The system is built around a deterministic blob creation algorithm. This is not a cosmetic feature it is the backbone of verifiability.

Checkpoint blobs are created when any of three conditions are met:

  • A predefined checkpoint count threshold is reached

  • A size threshold (in GB) is exceeded

  • An end-of-epoch checkpoint is encountered

Because the algorithm is deterministic, identical inputs always produce identical blobs. This has powerful implications:

  • Anyone can recreate the blobs independently

  • Integrity can be verified without trusting the original publisher

  • Archival nodes can reproduce the full dataset

Determinism transforms storage from “we stored it” into “you can verify we stored it correctly.”

Blob Storage, Indexing, and Efficient Retrieval

Once a blob is created, it is uploaded to Walrus. But storage alone is not enough retrieval efficiency matters.

Each blob includes an index that maps checkpoint numbers to specific byte ranges. That means clients do not need to download entire blobs to retrieve a single checkpoint.

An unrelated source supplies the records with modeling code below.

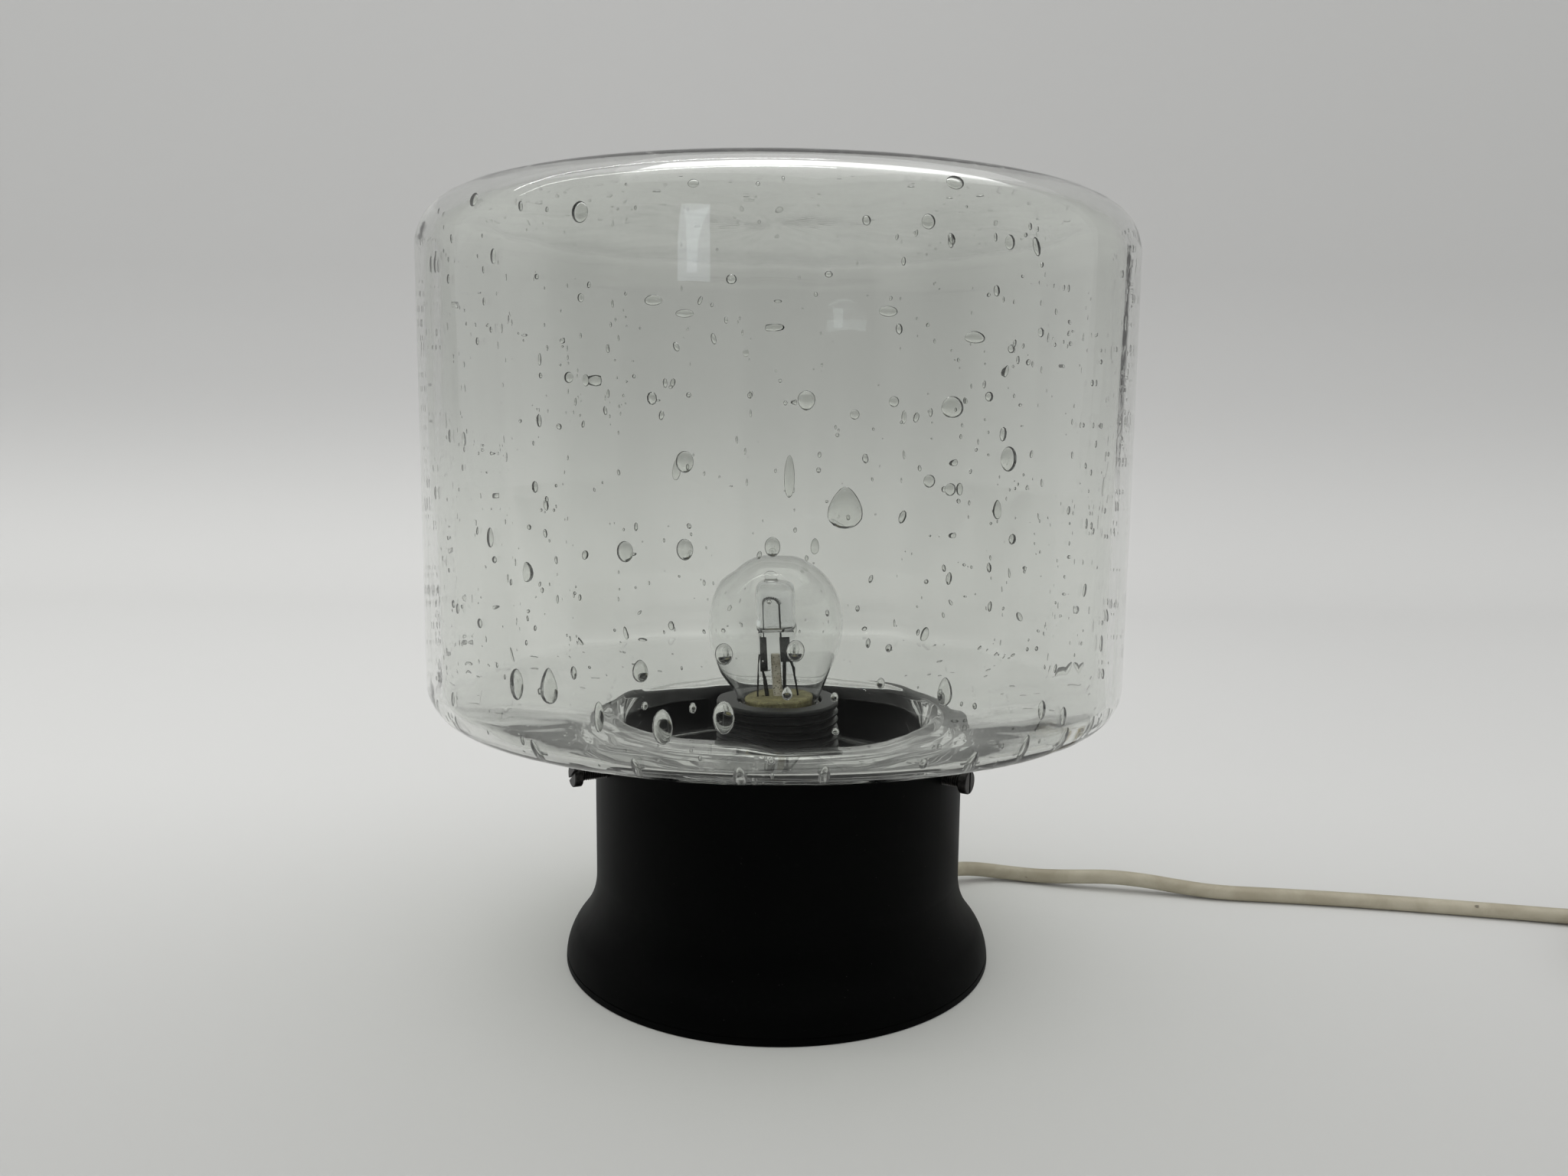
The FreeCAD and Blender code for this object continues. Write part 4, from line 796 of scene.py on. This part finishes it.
def addBubbles(source):
    cloud = BubbleCloud()
    for degrees, height, width, tall, taper in largeBubbles:
        spot, turn = wallSpot(degrees, height)
        cloud.add(spot, turn, (width, tall), min(1.1, 0.26 * min(width, tall)), taper=taper, ball="large")
    for degrees, bend, width, tall, taper in cornerBubbles:
        spot, turn, lean = cornerSpot(degrees, bend)
        cloud.add(spot, turn, (width, tall), 1.1, lean=lean, taper=taper, ball="large")
    chance = random.Random(bubbles["seed"])
    for i in range(bubbles["inWall"]):
        # more of them toward the sides than at the front and the back
        degrees = chance.choice((90, 270)) + chance.gauss(0, bubbles["sideSpread"])
        height = chance.uniform(*bubbles["wallHeights"])
        spot, turn = wallSpot(degrees, height, chance.uniform(-bubbles["wallDepth"], bubbles["wallDepth"]))
        across = min(2.4, bubbles["middleSize"] * math.exp(chance.gauss(0, 0.5)))
        tall = across * chance.uniform(0.8, 2.0)
        cloud.add(spot, turn, (across, tall), min(across, 1.2) * 0.55, tilt=chance.gauss(0, 0.2))
    for i in range(bubbles["inCorner"]):
        spot, turn, lean = cornerSpot(chance.uniform(0, 360), chance.uniform(5, 75))
        across = bubbles["middleSize"] * math.exp(chance.gauss(0.1, 0.4))
        cloud.add(spot, turn, (across, across * chance.uniform(1, 2.4)), min(across, 1.2), lean=lean)
    for i in range(bubbles["inFloor"]):
        degrees, radius = chance.uniform(0, 360), chance.uniform(*bubbles["floorRadii"])
        spot, turn = floorSpot(degrees, radius, chance.uniform(*bubbles["layer"]))
        across = min(1.8, bubbles["middleSize"] * math.exp(chance.gauss(0.1, 0.5)))
        cloud.add(spot, turn, (across, min(across, 1.2)), across * chance.uniform(1, 2.4))
    for i in range(bubbles["inTop"]):
        turn = chance.uniform(0, math.tau)
        radius = bubbles["topRadius"] * math.sqrt(chance.uniform(0.01, 1))
        height = drum["top"] - drum["topWall"] * chance.uniform(*bubbles["layer"])
        across = min(2.4, bubbles["middleSize"] * math.exp(chance.gauss(0, 0.5)))
        spot = Vector((drum["offset"] + radius * math.sin(turn), -radius * math.cos(turn), height)) * mm
        cloud.add(spot, turn, (across, min(across, 1.3)), across)
    cloud.addTo(source)


def makeDrum():
    source = spinRound(drumOutline(), drum["ringSteps"])
    bmesh.ops.translate(source, verts=source.verts, vec=(drum["offset"] * mm, 0, 0))
    unevenWall(source)
    addBubbles(source)
    addPiece(meshObject("bubbledGlassDrum", source), "bubbled_glass", "shade", "glass_shade")


makeDrum()
print("glass drum made")


# Globe bulb: its glass and what stands in it lean a little in the cap
bulb = {
    "lean": -3.0,  # degrees about the Y axis
    "capTop": 81.0,
    "neckBottom": 80.0,
    "neckRadius": 12.6,
    "taperBottom": 81.8,
    "rootFillet": 3.0,
    "globeRadius": 22.4,
    "globeMiddle": 106.0,
    "wall": 0.7,
    "capsuleRadius": 5.4,
    "capsuleWall": 0.9,
    "capsuleBottom": 104.4,
    "capsuleTop": 120.6,
    "pipRadius": 1.3,
    "pipLength": 2.9,
    "pinchWidth": 9.6,
    "pinchThickness": 2.6,
    "pinchBottom": 90.0,
    "arcSteps": 40,  # from the taper to the pole
    "globeSteps": 128,  # round the globe
    "capsuleSteps": 64,
}


def leanOver(source):
    hinge = Vector((0, 0, bulb["capTop"] * mm))
    turn = Matrix.Rotation(math.radians(bulb["lean"]), 3, "Y")
    bmesh.ops.rotate(source, verts=source.verts, cent=hinge, matrix=turn)


def makeGlobe():
    # a short neck, a straight taper that meets the ball, then the ball up to its pole, outside and inside
    middle = bulb["globeMiddle"]
    drop = middle - bulb["taperBottom"]
    sides = []
    for inset in (0, bulb["wall"]):
        radius = bulb["globeRadius"] - inset
        neck = bulb["neckRadius"] - inset
        meet = math.atan2(drop, neck) - math.acos(radius / math.hypot(neck, drop))
        touch = (radius * math.cos(meet), middle - radius * math.sin(meet), 0)
        root = (neck, bulb["taperBottom"], bulb["rootFillet"])
        sides.append([touch, root, (neck, bulb["neckBottom"], 0)])
    source = outlineMesh(sides[0] + sides[1][::-1])
    for end in [vert for vert in source.verts if len(vert.link_edges) == 1]:
        below = math.degrees(math.atan2(middle * mm - end.co.z, end.co.x))
        addArc(source, end, (0, 0, middle), -90 - below, bulb["arcSteps"])
    spinRound(source, bulb["globeSteps"])
    leanOver(source)
    addPiece(meshObject("globeGlass", source), "clear_glass", "bulb", "bulb_globe")


def makeCapsule():
    radius, wall = bulb["capsuleRadius"], bulb["capsuleWall"]
    low, top = bulb["capsuleBottom"], bulb["capsuleTop"]
    pipTop = top + bulb["pipLength"]
    corners = [
        (0, pipTop, 0),
        (bulb["pipRadius"], pipTop, bulb["pipRadius"] * 0.9),
        (bulb["pipRadius"], top, 0.4),
        (radius, top, radius * 0.72),
        (radius, low, 1.2),
        (0, low, 0),
    ]
    hollow = [
        (0, low + wall, 0),
        (radius - wall, low + wall, 0.8),
        (radius - wall, top - wall, (radius - wall) * 0.72),
        (0, top - wall, 0),
    ]
    source = spinRound(outlineMesh(corners), bulb["capsuleSteps"])
    inner = spinRound(outlineMesh(hollow), bulb["capsuleSteps"])
    bmesh.ops.reverse_faces(inner, faces=inner.faces)
    joinMesh(source, inner)
    leanOver(source)
    addPiece(meshObject("halogenCapsule", source, sharpAngle=50), "quartz", "bulb", "bulb_capsule")


def boxMesh(source, size, middle, bevel, segments=3):
    made = bmesh.ops.create_cube(source, size=1)["verts"]
    bmesh.ops.scale(source, vec=Vector(size) * mm, verts=made)
    bmesh.ops.translate(source, vec=Vector(middle) * mm, verts=made)
    edges = list({edge for vert in made for edge in vert.link_edges})
    bmesh.ops.bevel(
        source, geom=edges, offset=bevel * mm, affect="EDGES", segments=segments, profile=0.5, material=-1
    )


def makePinch():
    source = bmesh.new()
    height = bulb["capsuleBottom"] - bulb["pinchBottom"] - 0.1
    middle = (0, 0, bulb["pinchBottom"] + height / 2)
    boxMesh(source, (bulb["pinchWidth"], bulb["pinchThickness"], height), middle, 0.6)
    leanOver(source)
    addPiece(meshObject("capsulePinch", source, sharpAngle=50), "quartz", "bulb")


# what stands in the pinch: x, z at the top and at the foot, in mm
innards = {
    "foils": [(-2.9, 102.4, 91.6, 2.3), (2.2, 102.2, 94.2, 2.3)],  # x, top, bottom, width
    "foilThickness": 0.25,
    "legs": [(-2.4, 113.0), (1.4, 113.0)],
    "legBottom": 102.0,
    "legRadius": 0.22,
    "wires": [
        [(-4.4, 97.0), (-5.3, 90.0), (-5.5, 82.0)],
        [(-3.0, 91.8), (-2.3, 88.5), (-2.1, 82.0)],
        [(1.9, 94.4), (1.5, 88.0), (1.4, 82.0)],
        [(3.0, 96.0), (4.4, 91.0), (5.7, 82.0)],
    ],
    "wireRadius": 0.42,
    "coilTurns": 13,
    "coilRadius": 0.42,
    "coilWire": 0.12,
    "coilSteps": 8,  # points to a turn
    "stemRadius": 1.0,
    "stemTop": 97.0,
}


def leaned(x, z, y=0.0):
    hinge = Vector((0, 0, bulb["capTop"]))
    return Matrix.Rotation(math.radians(bulb["lean"]), 3, "Y") @ (Vector((x, y, z)) - hinge) + hinge


def makeFoils():
    source = bmesh.new()
    for x, top, bottom, width in innards["foils"]:
        size = (width, innards["foilThickness"], top - bottom)
        boxMesh(source, size, (x, 0, (top + bottom) / 2), 0.08, segments=1)
    leanOver(source)
    piece = meshObject("pinchFoils", source, smooth=False)
    addPiece(piece, "nickel_wire", "bulb", "bulb_support_wires")


def makeWires():
    for i, route in enumerate(innards["wires"]):
        points = [leaned(x, z) for x, z in route]
        piece = curveObject("leadWire%d" % (i + 1), points, innards["wireRadius"], bevelSteps=3)
        addPiece(piece, "nickel_wire", "bulb", "bulb_support_wires")
    bottom = innards["legBottom"]
    for i, (x, top) in enumerate(innards["legs"]):
        points = [leaned(x, z) for z in (bottom, (bottom + top) / 2, top)]
        piece = curveObject("filamentLeg%d" % (i + 1), points, innards["legRadius"], bevelSteps=3)
        addPiece(piece, "tungsten", "bulb", "bulb_filament")


def makeFilament():
    # the coil arches from one leg to the other
    (left, foot), (right, foot) = innards["legs"]
    middle, half = (left + right) / 2, (right - left) / 2
    count = innards["coilTurns"] * innards["coilSteps"]
    points = []
    for i in range(count + 1):
        along = math.pi * i / count
        turn = math.tau * i / innards["coilSteps"]
        reach = half + innards["coilRadius"] * math.cos(turn)
        x = middle - reach * math.cos(along)
        z = foot + reach * math.sin(along)
        points.append(leaned(x, z, innards["coilRadius"] * math.sin(turn)))
    piece = curveObject("filamentCoil", points, innards["coilWire"], bevelSteps=1, resolution=2)
    addPiece(piece, "tungsten", "bulb", "bulb_filament")


def makeStem():
    radius, top = innards["stemRadius"], innards["stemTop"]
    source = outlineMesh([(0, top, 0), (radius, top, 0.4), (radius, bulb["capTop"], 0)])
    spinRound(source, 24)
    leanOver(source)
    piece = addPiece(meshObject("bulbStem", source, sharpAngle=50), "cream_cement", "bulb", "bulb_stem")
    finishPiece(piece, "speckled_stem")


makeGlobe()
makeCapsule()
makePinch()
makeFoils()
makeWires()
makeFilament()
makeStem()
print("bulb made")


# Floor and backdrop
stage = {
    "front": -2.5,  # metres
    "back": 0.75,
    "bend": 0.35,
    "height": 2.2,
    "halfWidth": 3.0,
    # painted shade: the paper is darker near the viewer, up the wall and to the right than far off on the
    # floor
    "shadedNearColour": (0.53, 0.53, 0.52),
    "farColour": (0.74, 0.74, 0.73),
    "shadedWallColour": (0.535, 0.535, 0.53),
    "shadedRightColour": (0.52, 0.52, 0.515),
    "dimColour": (0.05, 0.05, 0.05),
    "dimBefore": -0.36,
}


def stageFinish():
    # a plain pale paper, with painted shade: darker near the viewer, up the wall and to the right
    made = Finish("paleBackdrop")
    place = made.spot()
    # painted shade toward the viewer, up the wall and to the right
    floor = made.blendColour(place.part("Y").above(0.0, 0.20), stage["shadedNearColour"], stage["farColour"])
    wall = made.blendColour(place.part("Z").above(0.10, 0.13), floor, stage["shadedWallColour"])
    colour = made.blendColour(place.part("X").above(0.10, 0.40) * 0.4, wall, stage["shadedRightColour"])
    matt = {"Roughness": 0.75, "Specular IOR Level": 0.2}
    paper = made.shader({"Base Color": colour, **matt})
    dim = made.shader({"Base Color": stage["dimColour"], **matt})
    # the room behind the viewer is dim where something reflects it
    reflected = made.node("ShaderNodeLightPath", {}, {}, "Glossy Depth").clamped()
    shown = reflected * place.part("Y").below(stage["dimBefore"], 0.14)
    return made.done(made.node("ShaderNodeMixShader", {}, {0: shown, 1: paper, 2: dim}))


def makeStage():
    source = bmesh.new()
    wall = stage["back"] + stage["bend"]
    path = [(0, stage["front"], 0), (0, wall, 0), (0, wall, stage["height"])]
    verts = [source.verts.new(point) for point in path]
    for pair in zip(verts, verts[1:]):
        source.edges.new(pair)
    bmesh.ops.bevel(
        source,
        geom=[verts[1]],
        offset=stage["bend"],
        affect="VERTICES",
        segments=12,
        profile=0.5,
        material=-1,
    )
    bmesh.ops.translate(source, verts=source.verts, vec=(-stage["halfWidth"], 0, 0))
    sides = bmesh.ops.extrude_edge_only(source, edges=source.edges)["geom"]
    moved = [item for item in sides if isinstance(item, bmesh.types.BMVert)]
    bmesh.ops.translate(source, verts=moved, vec=(2 * stage["halfWidth"], 0, 0))
    bmesh.ops.recalc_face_normals(source, faces=source.faces)
    made = meshObject("backdrop", source)
    made.data.materials.append(stageFinish())


makeStage()


# Lamps and sky
def addLamp(name, size, power, place, target, colour=(1, 1, 1)):
    data = bpy.data.lights.new(name, "AREA")
    data.shape = "RECTANGLE"
    data.size, data.size_y = size
    data.energy = power
    data.color = colour
    lamp = bpy.data.objects.new(name, data)
    lamp.location = place
    lamp.rotation_euler = (Vector(target) - Vector(place)).to_track_quat("-Z", "Y").to_euler()
    bpy.context.scene.collection.objects.link(lamp)


studio = {
    "skyStrength": 0.84,  # what lights the scene
    "roomBehind": 0.60,  # what the camera, gloss and glass see of it
    "roomBefore": 0.04,  # what reflections show of it on the viewer's side
    "bounces": 24,  # light must get out of thick glass after many turns
}
# sizes and places in metres, power in watts
lamps = {
    "ceilingPanel": {
        "size": (2.6, 2.0),
        "power": 12.0,
        "place": (0.1, 0.1, 2.1),
        "target": (0, 0.15, 0),
    },
    "tube": {
        "size": (2.6, 0.02),
        "power": 3.2,
        "place": (-1.05, 0.30, 1.9),
        "target": (-1.05, 0.30, 0),
    },
    "windowPane": {
        "size": (0.42, 0.44),
        "power": 1.25,
        "place": (-1.15, -2.85, 0.76),
        "target": (0, 0, 0.15),
        "colour": (0.85, 0.92, 1),
    },
}


def lightScene():
    world = bpy.data.worlds.new("studioSky")
    sky = Finish("studioSky", world)
    ways = ("Camera", "Glossy", "Transmission")
    paths = [sky.node("ShaderNodeLightPath", {}, {}, "Is %s Ray" % way) for way in ways]
    backgrounds = [
        sky.node("ShaderNodeBackground", {}, {"Color": (1, 1, 0.99), "Strength": studio[name]})
        for name in ("skyStrength", "roomBehind", "roomBefore")
    ]
    past = sky.spot().part("Y").above(-0.35, 0.30)
    over = sky.spot().part("Z").above(0.45, 0.30)
    reflected = sky.node("ShaderNodeLightPath", {}, {}, "Glossy Depth").clamped()
    bent = reflected * (1 - past) * (1 - over * 0.7)
    room = sky.node("ShaderNodeMixShader", {}, {0: bent, 1: backgrounds[1], 2: backgrounds[2]})
    sky.done(sky.node("ShaderNodeMixShader", {}, {0: sum(paths).clamped(), 1: backgrounds[0], 2: room}))
    bpy.context.scene.world = world
    for name, lamp in lamps.items():
        addLamp(name, **lamp)
    cycles = bpy.context.scene.cycles
    cycles.max_bounces = studio["bounces"]
    cycles.glossy_bounces = studio["bounces"]
    cycles.transmission_bounces = studio["bounces"]
    cycles.transparent_max_bounces = studio["bounces"]


lightScene()
bpy.context.scene.view_settings.view_transform = "Standard"
print("stage and lamps made")
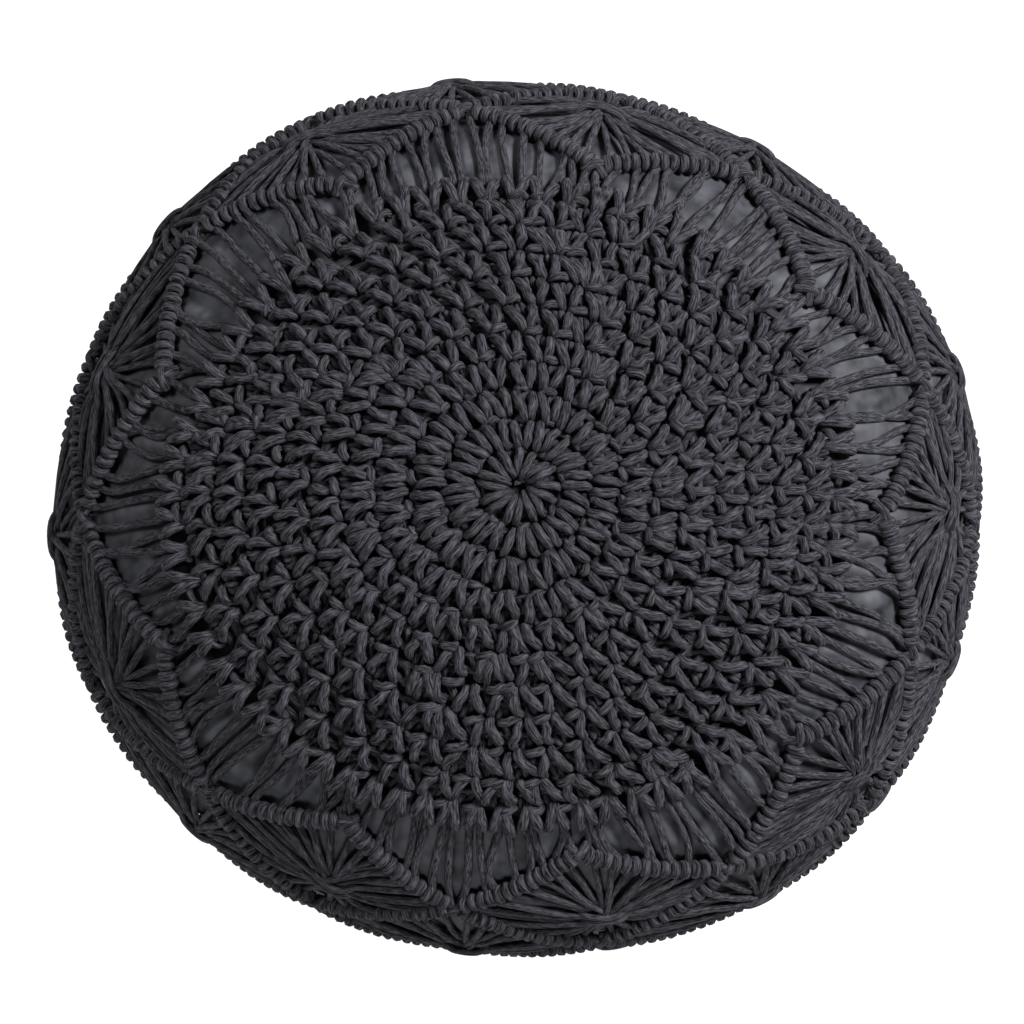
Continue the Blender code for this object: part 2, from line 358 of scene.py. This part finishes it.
def cord_piece(name, groups, finish, node, sides=COIL_SIDES):
    """One object of many cords; groups holds (paths, thickness) pairs."""
    parts = []
    shift = 0
    for paths, thickness in groups:
        vertices, quads, caps, strand = tube_arrays(paths, thickness, sides)
        parts.append((vertices, quads + shift, caps + shift, strand))
        shift += len(vertices)
    vertices, quads, caps, strand = (np.concatenate(column) for column in zip(*parts))
    piece = bpy.data.objects.new(name, mesh_from(name, vertices, quads, caps, strand))
    bpy.context.scene.collection.objects.link(piece)
    piece.data.materials.append(finish)
    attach(piece, "root")
    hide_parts(node)
    return piece


# ---------------------------------------------------------------- crochet

def stitch_places():
    """Each stitch's round, and its foot and top as turns worked and as arcs."""
    tops = [(number + 1.0) / ROUNDS[0] for number in range(ROUNDS[0])]
    feet = [(number + 0.9) / ROUNDS[0] for number in range(ROUNDS[0])]
    rounds = [0] * ROUNDS[0]
    first = 0
    for level in range(1, len(ROUNDS)):
        holes = np.array(tops[first:])
        around = np.concatenate([holes - 1.0, holes, holes + 1.0])
        share = np.arange(ROUNDS[level]) * ROUNDS[level - 1] / ROUNDS[level]
        shared = np.floor(share + 1e-6) + (share % 1.0) * (1.0 - SHARING[level])
        hole = ROUNDS[level - 1] + shared
        foot = 1.0 + np.interp(hole, np.arange(len(around)), around)
        wide = np.array([np.interp(hole + step, np.arange(len(around)), around)
                         for step in (-1.5, -0.5, 0.5, 1.5)])
        top = 1.0 + wide.mean(axis=0) - LEANS[level] / ROUNDS[level]
        first = len(tops)
        tops += list(top)
        feet += list(foot)
        rounds += [level] * ROUNDS[level]
    rounds = np.array(rounds)
    feet = np.array(feet)
    tops = np.array(tops)
    foot_arcs = round_arc(rounds - 1, feet)
    foot_arcs[rounds == 0] = RING_ARC
    return rounds, feet, foot_arcs, tops, round_arc(rounds, tops)


def round_arc(level, worked):
    """Arc of a round's tops; the outer rounds dip after their start and grow back."""
    after = np.mod(worked * TURN + math.pi, TURN) - math.pi
    dip = DIP * np.interp(after, DIP_TURNS, DIP_SHARES)
    grown = np.clip((level - DIP_FROM) / (LAST_ROUND - DIP_FROM), 0.0, 1.0)
    return FIRST_TOP + ROUND_PITCH * level - dip * grown


def turn_at(worked):
    """Turn about +Z after so many rounds have been worked, clockwise seen from above."""
    return FIRST_TURN - TURN * worked


ROUND_OF, FEET, FOOT_ARCS, TOPS, TOP_ARCS = stitch_places()


def shifted(arc, turn):
    """The rounds' middle lies off the crown, and the shift fades towards the edge."""
    fade = np.clip(1.0 - arc / HOLE_REACH, 0.0, 1.0)
    across = arc * np.cos(turn) + HOLE_SHIFT[0] * fade
    up = arc * np.sin(turn) + HOLE_SHIFT[1] * fade
    return np.hypot(across, up), np.arctan2(up, across)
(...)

Instead, they fetch only the relevant segment.

The read path is intentionally minimal and non-intrusive:

  • The local database identifies which blob contains a requested checkpoint

  • Walrus serves the corresponding byte range

This separation ensures that read operations do not interfere with ingestion or archival logic. The system remains scalable and highly available even under heavy query loads.

Blob Lifetime Extension: Community-Supported Permanence

Data longevity is handled through a blob extender component that scans blobs nearing expiration and extends their lifetime automatically.

What makes this model unique is the shared blob functionality. Community members can contribute WAL tokens into a shared fund governed by a Move smart contract on Sui. These funds are used exclusively to extend blob lifetimes.

This creates:

  • Distributed responsibility — no single entity bears full archival cost

  • Community ownership — anyone can support long-term preservation

  • Transparency — all contributions and extensions are recorded on-chain

It is archival infrastructure funded and sustained by its users.

Metadata Snapshots and Service Independence

To avoid reliance on any single hosting provider, the system periodically snapshots its database and stores metadata blobs on Walrus.

If an application instance fails, the metadata blob can be fetched from Walrus and used to rebuild the database from scratch.

This achieves:

  • Service independence

  • Infrastructure portability

  • Reduced data loss risk

The archive does not depend on one server, one company, or one region. It becomes reconstructable anywhere.

Scale and Real-World Operation

This is not a theoretical blueprint. The initial archival process published roughly 30TB of Sui checkpoint data to Walrus within weeks.

The upload throughput was not limited by the storage network. It was bounded by the client environment, demonstrating that the approach scales with publisher capabilities rather than network bottlenecks.

Storage costs for the full dataset were measured in WAL tokens, with blobs distributed across multiple epochs and backed by default redundancy.

The takeaway: archival at scale is operationally feasible.

Blueprint for Verifiable History

Although built for Sui, the underlying pattern applies broadly. Any blockchain or DeFi protocol that depends on historical data faces similar risks:

  • Order book disputes

  • Oracle price verification during liquidations

  • Governance artifact review

  • Parameter change audits

Treating historical data as shared infrastructure — rather than a side effect of node operation — changes the trust model entirely.

With deterministic blob creation, decentralized storage, shared funding, indexed retrieval, and metadata portability, the Walrus Sui Archival system delivers:

  • Public availability

  • Independent verifiability

  • Resilience against provider failure

  • Community-backed permanence

Conclusion

The Walrus Sui Archival application demonstrates a mature shift in blockchain thinking. Execution finality is only half of the equation. The other half is reproducible history.

By combining deterministic algorithms, decentralized storage, shared blob extension funding, and metadata resilience, the system eliminates single points of failure and makes historical data auditable forever — not just while a provider chooses to maintain it.

In a world where trust depends on being able to look back with certainty, this architecture turns blockchain history into something stronger than memory.

It turns it into shared, verifiable infrastructure.